So I guess we should keep these batteries and get battery cases for them.
:flower:


----------



## Meerkat

bczoom said:


> Running a fan or powering such a small inverter won't require both batteries. I'd propose you just use one and keep the 2nd in reserve. When the first battery gets low from usage, swap them. If you use both at the same time then get low voltage, you're out of commission until you re-charge both.
> 
> When you connect 2 batteries in parallel (as you would want here), if the batteries aren't matched, the weaker battery will draw from the stronger.
> 
> While doing your shopping, look at marine battery boxes. Put a battery in the box with the cables connected to the inverter and put the lid on. Then take the inverter and lay it on top of the lid. Strap them together using the provided strap and you have a nice little self-contained unit.


 So you think it would be better to just keep up charge on one battery? This makes sense too.Especially until I get a solar panel,but will see what yall agree on now that I finally invested in the system.:flower:


----------



## Meerkat

if not I understand its not your fault I don't have access to most websites,but.....if yall could give me some figures on chargers,inverters and panels for my batteries or just one unless 2 is better.
Then I can save up for what I don't have and buy what I can afford for now.
How much for inverter to work off 2, 12 volts bat.s.How much for controller. 
:wave:


----------



## NaeKid

If you are going to tie the batteries together in a parallel system, they essentially become "_one battery_" - you should charge them together, not individually.

A battery-charger for motorcycles called Battery Tender is a smart trickle-charger, it keeps the batteries topped up and ready for use. Because it is just a trickle-charger, you do not want it to be hooked to the batteries when the batteries are in use (powering equipment).

Boat-Tender (similar to the one for motorcycles) is designed for when the boat is near shore-power, a quick charge and then it automatically drops to trickle-charge to keep the batteries topped up.

If you want to go solar, small panels (under 13-watt) don't really require a charge-controller, but, as you get into higher wattage, you will need a controller that is capable of handling at least double the wattage of the panel ..

Prices vary from store-to-store and from net to brick-n-mortar businesses.
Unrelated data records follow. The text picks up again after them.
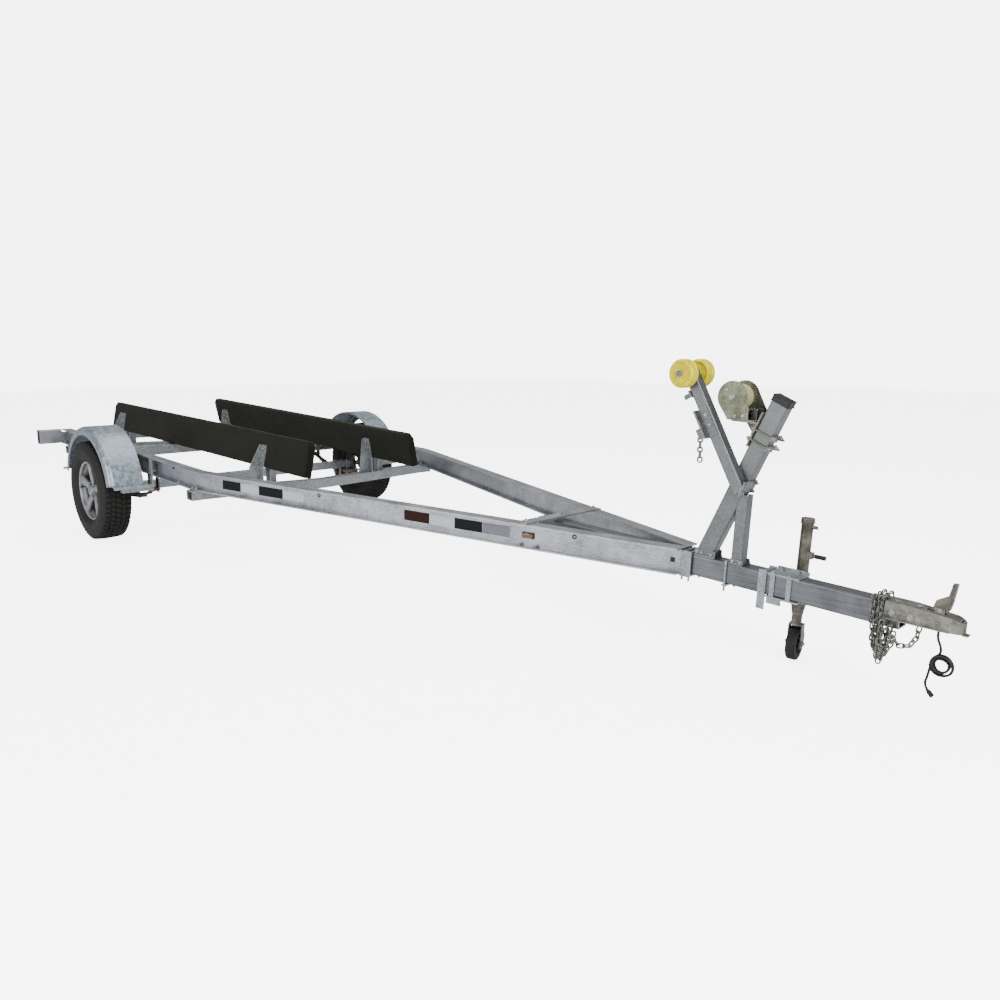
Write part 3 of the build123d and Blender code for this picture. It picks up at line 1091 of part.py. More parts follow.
def make_pieces():
    """Every node in the level frame, by name."""
    pieces = {}
    sided("beam", main_beam(), pieces)
    box = light_box()
    pieces["rear_crossmember"] = rear_crossmember() + box + mirrored(box)
    pieces["mid_crossmember"] = mid_crossmember()
    pieces["bunk_crossmembers"] = cambered_crossmember(CROSS_FRONT_X) + cambered_crossmember(CROSS_REAR_X)
    pieces["front_brace"] = front_brace()
    lamps = tail_lamp() + side_marker()
    pieces["lamps"] = lamps + mirrored(lamps)
    pieces["tongue"] = tongue()
    pieces["tongue_clamps"] = tongue_clamps()
    pieces["axle"] = axle()
    sided("leaf_spring", leaf_spring(), pieces)
    sided("tyre", tyre(), pieces)
    sided("wheel", rim(), pieces)
    sided("fender", fender(), pieces)
    pieces["fender_bars"] = fender_brackets()
    sided("bunk", bunk(), pieces)
    brackets = None
    for x in (CROSS_REAR_X, CROSS_FRONT_X):
        for side in (-1, 1):
            one = bunk_bracket(x, side)
            brackets = one if brackets is None else brackets + one
    pieces["bunk_brackets"] = brackets + mirrored(brackets)
    pieces["winch_post"] = winch_post()
    pieces["post_cap"] = post_cap()
    pieces["winch_strut"] = winch_strut()
    pieces["roller_arm"] = roller_arm()
    pieces["bow_roller_right"] = bow_roller(-1)
    pieces["bow_roller_left"] = bow_roller(1)
    pieces["stand_clamps"] = stand_clamps()
    pieces["bow_hook"] = arm_bracket()
    pieces["winch_frame"] = winch_frame() + winch_bracket()
    pieces["winch_drum"] = winch_drum()
    pieces["winch_strap"] = winch_strap()
    pieces["winch_crank"] = winch_crank()
    pieces["crank_grip"] = crank_grip()
    pieces["coupler"] = coupler()
    pieces["coupler_latch"] = coupler_latch()
    pieces["safety_chains"] = safety_chains()
    pieces["jack_mount"] = jack_mount()
    pieces["jack_tube"] = jack_tube()
    pieces["jack_leg"] = jack_leg()
    pieces["jack_fork"] = jack_fork()
    pieces["jack_wheel"] = jack_wheel()
    lead = cord_run(CORD_TOP_POINTS, corner_radii(CORD_TOP_POINTS))
    pieces["cord"] = lead + cord_run(CORD_TAIL_POINTS, corner_radii(CORD_TAIL_POINTS))
    pieces["cord_coil"] = coil()
    pieces["cord_plug"] = plug()
    return pieces


CORD_NODES = ("cord", "cord_coil", "cord_plug")


def main():
    """Build, park, centre and export every node."""
    os.makedirs("parts", exist_ok=True)
    pieces = {name: parked(shape) for name, shape in make_pieces().items()}
    boxes = [shape.bounding_box() for name, shape in pieces.items() if name not in CORD_NODES]
    shift_x = -(min(box.min.X for box in boxes) + max(box.max.X for box in boxes)) / 2
    shift_y = -(min(box.min.Y for box in boxes) + max(box.max.Y for box in boxes)) / 2
    for name, shape in pieces.items():
        placed = Pos(shift_x, shift_y, 0) * shape
        box = placed.bounding_box()
        print(f"{name:24s} solids {len(placed.solids())} volume {placed.volume / 1e6:9.4f} "
              f"x {box.min.X:8.1f} {box.max.X:8.1f} y {box.min.Y:8.1f} {box.max.Y:8.1f} "
              f"z {box.min.Z:7.1f} {box.max.Z:7.1f}")
        export_step(placed, f"parts/{name}.step")
    print("shift", round(shift_x, 4), round(shift_y, 4))
    print("cord radii", corner_radii(CORD_TOP_POINTS), corner_radii(CORD_TAIL_POINTS))


if __name__ == "__main__":
    main()
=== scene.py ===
"""Boat trailer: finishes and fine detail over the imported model.

Run in Blender 4.5. Every piece is laid out in the trailer's own level frame (metres, x forward from
the axle, y to the left, z up from the ground under the tyres) and set down in the parked attitude
by the matrix PARKED when it is finished.
"""
import math

import bmesh
import bpy
from bpy.props import FloatProperty, FloatVectorProperty, IntProperty, PointerProperty
from mathutils import Matrix, Vector


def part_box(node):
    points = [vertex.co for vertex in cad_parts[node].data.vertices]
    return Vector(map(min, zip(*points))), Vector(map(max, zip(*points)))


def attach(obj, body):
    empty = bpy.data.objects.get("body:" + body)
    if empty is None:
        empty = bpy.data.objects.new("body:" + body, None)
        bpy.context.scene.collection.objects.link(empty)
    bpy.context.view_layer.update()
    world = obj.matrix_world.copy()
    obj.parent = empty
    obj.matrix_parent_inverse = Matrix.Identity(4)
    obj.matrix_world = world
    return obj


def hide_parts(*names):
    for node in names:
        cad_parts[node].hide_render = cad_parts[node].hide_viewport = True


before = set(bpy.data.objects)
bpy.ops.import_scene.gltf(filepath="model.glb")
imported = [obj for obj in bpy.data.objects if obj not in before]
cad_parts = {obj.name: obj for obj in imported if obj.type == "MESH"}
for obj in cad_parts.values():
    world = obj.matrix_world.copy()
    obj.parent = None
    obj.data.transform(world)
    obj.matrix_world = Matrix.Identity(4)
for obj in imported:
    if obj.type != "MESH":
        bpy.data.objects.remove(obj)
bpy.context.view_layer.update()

bl_info = {
    "name": "Boat trailer",
    "version": (1, 0, 0),
    "blender": (4, 5, 0),
    "location": "3D View > Sidebar > Trailer",
    "description": "Builds the visible detail of a single-axle boat trailer",
    "category": "Object",
}

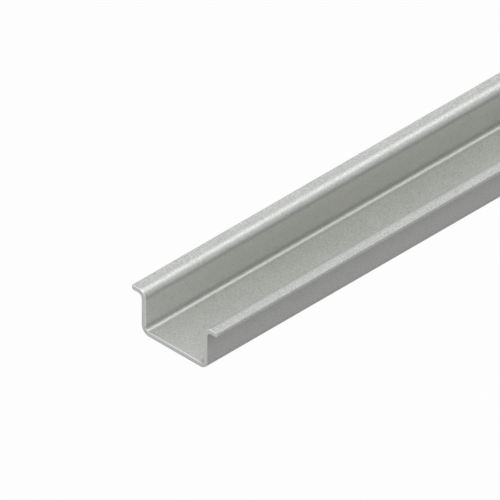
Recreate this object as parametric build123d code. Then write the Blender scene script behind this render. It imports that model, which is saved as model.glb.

I have seen charge controllers as cheap as $35, chargers as cheap as $10 ... etc .. but, you get what you pay for.

The inverter, again, go for the highest wattage that you could possibly afford. You can buy many inverters locally in camping stores, rv dealerships, etc ... online, you might get a better price ...


----------



## Meerkat

NaeKid said:


> If you are going to tie the batteries together in a parallel system, they essentially become "_one battery_" - you should charge them together, not individually.
> 
> A battery-charger for motorcycles called Battery Tender is a smart trickle-charger, it keeps the batteries topped up and ready for use. Because it is just a trickle-charger, you do not want it to be hooked to the batteries when the batteries are in use (powering equipment).
> 
> Boat-Tender (similar to the one for motorcycles) is designed for when the boat is near shore-power, a quick charge and then it automatically drops to trickle-charge to keep the batteries topped up.
> 
> If you want to go solar, small panels (under 13-watt) don't really require a charge-controller, but, as you get into higher wattage, you will need a controller that is capable of handling at least double the wattage of the panel ..
> 
> Prices vary from store-to-store and from net to brick-n-mortar businesses. I have seen charge controllers as cheap as $35, chargers as cheap as $10 ... etc .. but, you get what you pay for.
> 
> The inverter, again, go for the highest wattage that you could possibly afford. You can buy many inverters locally in camping stores, rv dealerships, etc ... online, you might get a better price ...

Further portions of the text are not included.